Exercise prompt: Pick out every line in the data below that holds "Vector".

Source data:
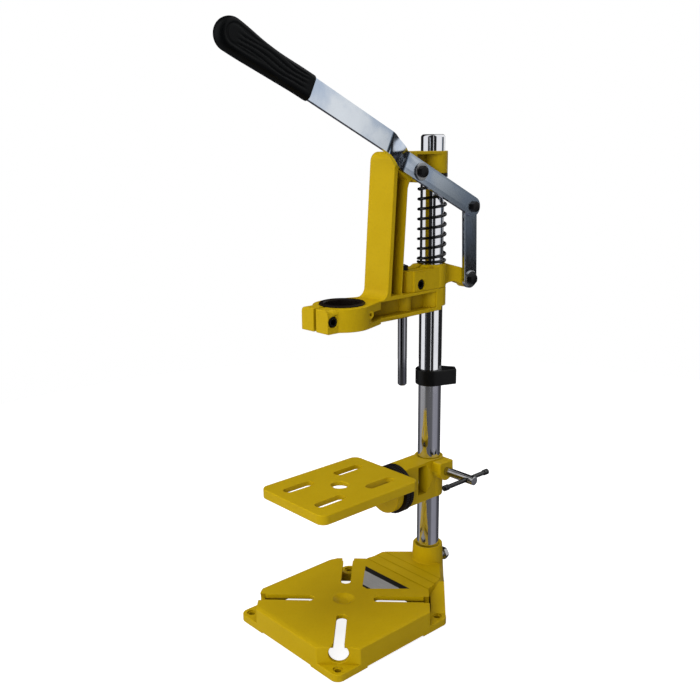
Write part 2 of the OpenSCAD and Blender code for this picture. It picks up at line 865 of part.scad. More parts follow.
// The beam leans: its front face's place at a given height
function front_y(z) = -beam_front - (carriage_top - z) * beam_lean_share;
function rear_y(z) = front_y(z) + beam_depth;

// The C-shaped frame from the side, as (y, z)
function frame_points() =
    let(foot = ring_top + beam_foot_r, corner = carriage_top - beam_corner_r)
    let(low_fillet = low_top + inner_low_r, high_fillet = spring_top - inner_r)
    concat(
        [[0, carriage_top]],
        arc([front_y(corner) + beam_corner_r, corner], beam_corner_r, 90, 180),
        arc([front_y(foot) - beam_foot_r, foot], beam_foot_r, 0, -90),
        [[ring_y, ring_top], [ring_y, low_z], [0, low_z], [0, low_top]],
        arc([rear_y(low_fillet) + inner_low_r, low_fillet], inner_low_r, 270, 180, 4),
        arc([rear_y(high_fillet) + inner_r, high_fillet], inner_r, 180, 90),
        [[0, spring_top]]);

// The hollows in the frame's sides: the beam's, the lower arm's and the top arm's
function beam_hollow() =
    let(bottom = low_top + over, top = spring_top + top_flange, slope = top + recess_end_drop)
    [[front_y(bottom) + front_flange, bottom], [front_y(slope) + front_flange, slope],
     [rear_y(top) - rear_flange, top - top_flange], [rear_y(bottom) - rear_flange, bottom]];

module frame_hollows() {
    polygon(beam_hollow());
    translate([ring_y, low_z + low_flange])
        square([ring_reach - carriage_boss_r / 2, low_arm_h - low_flange - top_flange]);
    translate([-pivot_y, spring_top + top_flange])
        square([pivot_y, top_arm_h - 2 * top_flange]);
}

// What stands in those hollows: the rod's boss, the column's boss and the pivot's boss
module frame_bosses() {
    translate([0, -rod_offset, low_z]) cylinder(r = rod_boss_r, h = low_arm_h);
    translate([0, 0, low_z + low_flange]) cylinder(r = carriage_boss_r, h = low_top - low_z
        - low_flange);
    translate([0, 0, spring_top + seat_h])
        cylinder(r = carriage_boss_r, h = carriage_top - spring_top - seat_h);
    x_bar(pivot_boss_r, 0, lever_in_x - slip_gap, -pivot_y, pivot_z);
}

module frame() {
    half = beam_w / 2;
    difference() {
        intersection() {
            side_extrude(-half, half) polygon(frame_points());
            translate([0, 0, low_z]) linear_extrude(carriage_top)
                polygon(both_sides([[half, ring_y], [half, -beam_front + beam_depth],
                                    [arm_half_at_boss, -carriage_boss_r], [arm_half_at_boss, 0]]));
        }
        for (side = [0, 1]) mirror([side, 0, 0])
            side_extrude(web_t / 2, half + over) frame_hollows();
        translate([0, 0, spring_top - over]) cylinder(r = seat_r + seat_gap, h = seat_h + over);
    }
}

// The clamp ring with its two ears
module clamp_ring() {
    translate([0, ring_y, ring_z]) {
        cylinder(r = ring_r, h = ring_h);
        rotate([90, 0, 0]) linear_extrude(ear_reach) {
            translate([-ear_half, 0]) square([2 * ear_half, ring_h - ear_round]);
            translate([ear_round - ear_half, 0]) square([2 * (ear_half - ear_round), ring_h]);
            for (side = [-1, 1])
                translate([side * (ear_half - ear_round), ring_h - ear_round]) circle(ear_round);
        }
    }
}

// Walls that run from the arm's sides to meet the ring without a corner
module ring_neck(bottom, top) {
    turn = atan2(neck_reach, beam_w / 2) - acos(ring_r / norm([beam_w / 2, neck_reach]));
    translate([0, ring_y, bottom]) linear_extrude(top - bottom)
        polygon(both_sides([[beam_w / 2, neck_reach], [ring_r * cos(turn), ring_r * sin(turn)]]));
}

module carriage() {
    screw_x = ear_half - m6_cap_h;
    color(yellow) difference() {
        union() {
            frame();
            frame_bosses();
            clamp_ring();
            ring_neck(ring_z, low_z + low_flange);
            ring_neck(ring_top - neck_band, ring_top);
            x_bar(side_boss_r, 0, side_boss_x, side_boss_y, side_boss_z);
        }
        column_bore(low_z, low_top);
        column_bore(spring_top, carriage_top);
        translate([0, -rod_offset, low_z - over]) cylinder(r = rod_bore_r, h = low_arm_h + 2 * over);
        translate([0, ring_y, ring_z - over]) cylinder(d = ring_bore_d, h = ring_h + 2 * over);
        box([-ring_slit_w / 2, ring_y - ear_reach - over, ring_z - over],
            [ring_slit_w / 2, ring_y, ring_top + over]);
        x_bar(m6_r + bolt_gap, -2 * ear_half, 2 * ear_half, ear_screw_y, ear_screw_z);
        x_bar(cap_hole_r, screw_x, 2 * ear_half, ear_screw_y, ear_screw_z);
        facing_right(-2 * ear_half, ear_screw_y, ear_screw_z)
            hex_prism(m6_af + 2 * seat_gap, ear_half + m6_nut);
        x_bar(m6_r + bolt_gap, -beam_w, beam_w, -pivot_y, pivot_z);
        x_bar(pivot_socket_r, -beam_w, -web_t / 2, -pivot_y, pivot_z);
        x_bar(side_hole_r, side_boss_x - side_hole_depth, side_boss_x + over, side_boss_y,
              side_boss_z);
    }
}

module spring_seat() {
    color(black) translate([0, 0, spring_top]) difference() {
        cylinder(r = seat_r, h = seat_h);
        column_bore(0, seat_h);
    }
}

module reducer_bush() {
    color(black) translate([0, ring_y, 0]) difference() {
        union() {
            translate([0, 0, ring_z]) cylinder(d = ring_bore_d - seat_gap, h = ring_h);
            translate([0, 0, ring_top])
                cylinder(d = ring_bore_d + 2 * reducer_rim, h = reducer_flange_t);
        }
        translate([0, 0, ring_z - over])
            cylinder(d = reducer_bore_d, h = ring_h + reducer_flange_t + 2 * over);
    }
}

module ring_clamp_screw() {
    head_x = ear_half - m6_cap_h;
    color(black) facing_right(head_x, ear_screw_y, ear_screw_z)
        cap_screw(head_x + ear_half - over);
}

module ring_clamp_nut() {
    color(bright) facing_right(-ear_half, ear_screw_y, ear_screw_z)
        nut(m6_af, m6_nut, m6_r + bolt_gap);
}

module lever_pivot_washer() {
    color(bright) facing_right(lever_out_x + slip_gap, -pivot_y, pivot_z)
        washer(m6_washer_r, m6_washer_t, m6_r + bolt_gap);
}

module lever_pivot_bolt() {
    head_x = lever_out_x + slip_gap + m6_washer_t;
    color(black) facing_right(head_x, -pivot_y, pivot_z)
        hex_bolt(m6_r, m6_af, m6_head, head_x + web_t / 2 + m6_nut + over);
}

module lever_pivot_nut() {
    color(bright) facing_right(-web_t / 2 - m6_nut, -pivot_y, pivot_z)
        nut(m6_af, m6_nut, m6_r + bolt_gap);
}

// Lever, drawn level with its grip along -Y and its pivot at the origin, then tilted

module lever_place() {
    translate([0, -pivot_y, pivot_z]) rotate([-lever_tilt, 0, 0]) children();
}

// The bent bar from above. The bend's inner corners sit back by this much
bend_shift = bar_t * tan(bend_angle / 2);
bend_to = bend_from + bend_len;
bar_end = grip_from + bar_tail;

module lever_bar() {
    step_x = lever_out_x + lever_step;
    color(bright) lever_place() difference() {
        intersection() {
            translate([0, 0, -bar_w / 2]) linear_extrude(bar_w) polygon([
                [lever_out_x, lever_arm + bar_w], [lever_out_x, -bend_from], [step_x, -bend_to],
                [step_x, -bar_end], [step_x - bar_t, -bar_end],
                [step_x - bar_t, -bend_to - bend_shift], [lever_in_x, -bend_from - bend_shift],
                [lever_in_x, lever_arm + bar_w]]);
            side_extrude(0, step_x + over) {
                translate([-bar_end - over, -bar_w / 2]) square([bar_end + lever_arm + over, bar_w]);
                translate([lever_arm, 0]) circle(bar_w / 2);
            }
        }
        x_bar(m6_r + run_gap, 0, step_x, 0, 0);
        x_bar(m6_r + bolt_gap, 0, step_x, lever_arm, 0);
    }
}

// One cross-section of the grip: four rounded corners of a block
module grip_section(y, w) {
    for (sx = [-1, 1], sz = [-1, 1])
        translate([sx * (grip_t / 2 - grip_round), y, sz * (w / 2 - grip_round)])
            sphere(grip_round, $fn = 24);
}

module lever_grip() {
    mid_x = lever_out_x + lever_step - bar_t / 2;
    color(black) lever_place() difference() {
        translate([mid_x, 0, 0]) hull() {
            grip_section(-grip_from - grip_round, grip_w * grip_end_share);
            grip_section(-grip_from - grip_len / 2, grip_w);
            grip_section(-grip_from - grip_len + 2 * grip_round, grip_w);
            translate([0, -grip_from - grip_len + grip_w / 2, 0]) rotate([0, 90, 0])
                cylinder(d = grip_w, h = grip_t - 2 * grip_round, center = true, $fn = 32);
        }
        box([mid_x - bar_t / 2 - seat_gap, -bar_end - seat_gap, -bar_w / 2 - seat_gap],
            [mid_x + bar_t / 2 + seat_gap, 0, bar_w / 2 + seat_gap]);
    }
}

module link_top_bolt() {
    color(black) facing_right(lever_out_x, joint_y, joint_z)
        hex_bolt(m6_r, m6_af, m6_head,
                 lever_out_x - link_in_x + slip_gap + m6_washer_t + m6_nut + over);
}

module link_top_washer() {
    color(bright) facing_right(link_in_x - slip_gap - m6_washer_t, joint_y, joint_z)
        washer(m6_washer_r, m6_washer_t, m6_r + bolt_gap);
}

module link_top_nut() {
    color(bright) facing_right(link_in_x - slip_gap - m6_washer_t - m6_nut, joint_y, joint_z)
        nut(m6_af, m6_nut, m6_r + bolt_gap);
}

// Link, drawn upright on its lower pivot, then tilted

module link_bar() {
    color(bright) translate([0, link_foot_y, foot_z]) rotate([-link_tilt, 0, 0]) difference() {
        side_extrude(link_in_x, link_out_x) {
            translate([-bar_w / 2, 0]) square([bar_w, link_len]);
            circle(bar_w / 2);
            translate([0, link_len]) circle(bar_w / 2);
        }
        x_bar(m6_r + run_gap, 0, beam_w, 0, 0);
        x_bar(link_eye_r, 0, beam_w, 0, link_len);
    }
}

// Spring: one tube that follows a path of rings. Its ends stand square to the faces it meets

stub_low = head_top + slip_gap;
stub_high = spring_top - slip_gap;
turn_low = stub_low + wire_d;
coil_low = turn_low + wire_d;
coil_high = stub_high - 2 * wire_d;
turn_angle = wire_d / spring_r * 180 / PI;
end_rise = wire_d + end_gap;
mid_rise = (coil_high - coil_low - 2 * end_rise) / (spring_turns - 2);

// Height of the coil after t turns: the first and the last turn are nearly closed
function coil_z(t) =
    coil_low + end_rise * min(t, 1) + mid_rise * max(0, min(t - 1, spring_turns - 2))
    + end_rise * max(0, t - spring_turns + 1);

function on_coil(angle, z) = [spring_r * cos(angle), spring_r * sin(angle), z];
function tangent(angle, climb) =
    [-sin(angle) * cos(climb), cos(angle) * cos(climb), sin(climb)];

// Each ring is its angle round the column, its centre and its direction
coil_steps = spring_turns * curl_rings;
low_rings = [for (climb = [90, 45])
    let(a = -turn_angle * sin(climb)) [a, on_coil(a, turn_low + wire_d * cos(climb)), tangent(a, climb)]];
coil_path = [for (i = [0:coil_steps])
    let(a = 360 * i / curl_rings) [a, on_coil(a, coil_z(i / curl_rings)), tangent(a, 0)]];
last_a = 360 * spring_turns;
high_rings = [for (climb = [45, 90])
    let(a = last_a + turn_angle * sin(climb))
    [a, on_coil(a, coil_high + wire_d - wire_d * cos(climb)), tangent(a, climb)]];
first_a = -turn_angle;
end_a = last_a + turn_angle;
spring_rings = concat(
    [[first_a, on_coil(first_a, stub_low), tangent(first_a, 90)]], low_rings, coil_path, high_rings,
    [[end_a, on_coil(end_a, stub_high), tangent(end_a, 90)]]);

function ring_points(ring) =
    let(outward = [cos(ring[0]), sin(ring[0]), 0], across = cross(ring[2], outward))
    [for (k = [0:wire_sides - 1])
        let(a = 360 * (k + 0.5) / wire_sides) ring[1] + wire_r * (cos(a) * outward + sin(a) * across)];

module feed_spring() {
    count = len(spring_rings);
    points = [for (ring = spring_rings) each ring_points(ring)];
    sides = [for (i = [0:count - 2], k = [0:wire_sides - 1])
        let(a = i * wire_sides, b = a + wire_sides, n = (k + 1) % wire_sides)
        each [[a + k, b + k, b + n], [a + k, b + n, a + n]]];
    last = (count - 1) * wire_sides;
    low_cap = [for (k = [1:wire_sides - 2]) [0, k, k + 1]];
    high_cap = [for (k = [1:wire_sides - 2]) [last, last + k + 1, last + k]];
    color(black) polyhedron(points = points, faces = concat(sides, low_cap, high_cap));
}

// The spring's least gap to itself, measured between ring centres half a turn or more apart
gaps = [for (i = [0:len(spring_rings) - 1], j = [i + 5:1:len(spring_rings) - 1])
    norm(spring_rings[i][1] - spring_rings[j][1]) - wire_d];
echo("least gap of the spring to itself", min(gaps));

base_plate();
column();
column_bolt();
label_plate();
table_bracket();
scale_disc();
table_plate();
table_pivot_bolt();
table_pivot_washer();
table_pivot_nut();
table_clamp_screw();
tommy_bar();
stop_collar();
stop_screw();
head_collar();
head_clamp_screw();
head_clamp_nut();
guide_rod();
guide_rod_nut();
link_low_bolt();
link_low_washer();
link_low_nut();
carriage();
spring_seat();
reducer_bush();
ring_clamp_screw();
ring_clamp_nut();
lever_pivot_bolt();
lever_pivot_washer();
lever_pivot_nut();
lever_bar();
lever_grip();
link_top_bolt();
link_top_washer();
link_top_nut();
link_bar();
feed_spring();
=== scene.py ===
"""Visual model of a bench drill stand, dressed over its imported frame."""
from __future__ import annotations

import logging
import math
from dataclasses import dataclass
from enum import Enum
from typing import Sequence

import bmesh
import bpy
from mathutils import Matrix, Vector
from mathutils.bvhtree import BVHTree


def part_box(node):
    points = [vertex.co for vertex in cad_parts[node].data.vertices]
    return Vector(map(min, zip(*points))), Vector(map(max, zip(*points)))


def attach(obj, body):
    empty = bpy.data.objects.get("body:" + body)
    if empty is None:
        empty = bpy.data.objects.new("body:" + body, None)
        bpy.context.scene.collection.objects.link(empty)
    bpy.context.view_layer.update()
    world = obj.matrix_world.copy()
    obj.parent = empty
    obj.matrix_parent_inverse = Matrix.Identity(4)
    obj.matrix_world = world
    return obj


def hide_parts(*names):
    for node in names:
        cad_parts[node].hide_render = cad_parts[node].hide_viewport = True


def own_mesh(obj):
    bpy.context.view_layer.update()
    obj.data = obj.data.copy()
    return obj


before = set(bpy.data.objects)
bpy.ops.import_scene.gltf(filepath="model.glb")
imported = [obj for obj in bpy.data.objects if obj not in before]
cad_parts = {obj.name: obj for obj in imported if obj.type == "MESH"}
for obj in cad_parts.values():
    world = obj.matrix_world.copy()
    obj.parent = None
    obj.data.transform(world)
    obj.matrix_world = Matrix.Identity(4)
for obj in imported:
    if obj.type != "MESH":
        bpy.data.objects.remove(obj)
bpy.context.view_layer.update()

LOG = logging.getLogger("drill_stand")
MM = 0.001
WELD = 2e-6
TINY = 1e-7
FLAT = math.radians(0.6)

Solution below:
from mathutils import Matrix, Vector
    return Vector(map(min, zip(*points))), Vector(map(max, zip(*points)))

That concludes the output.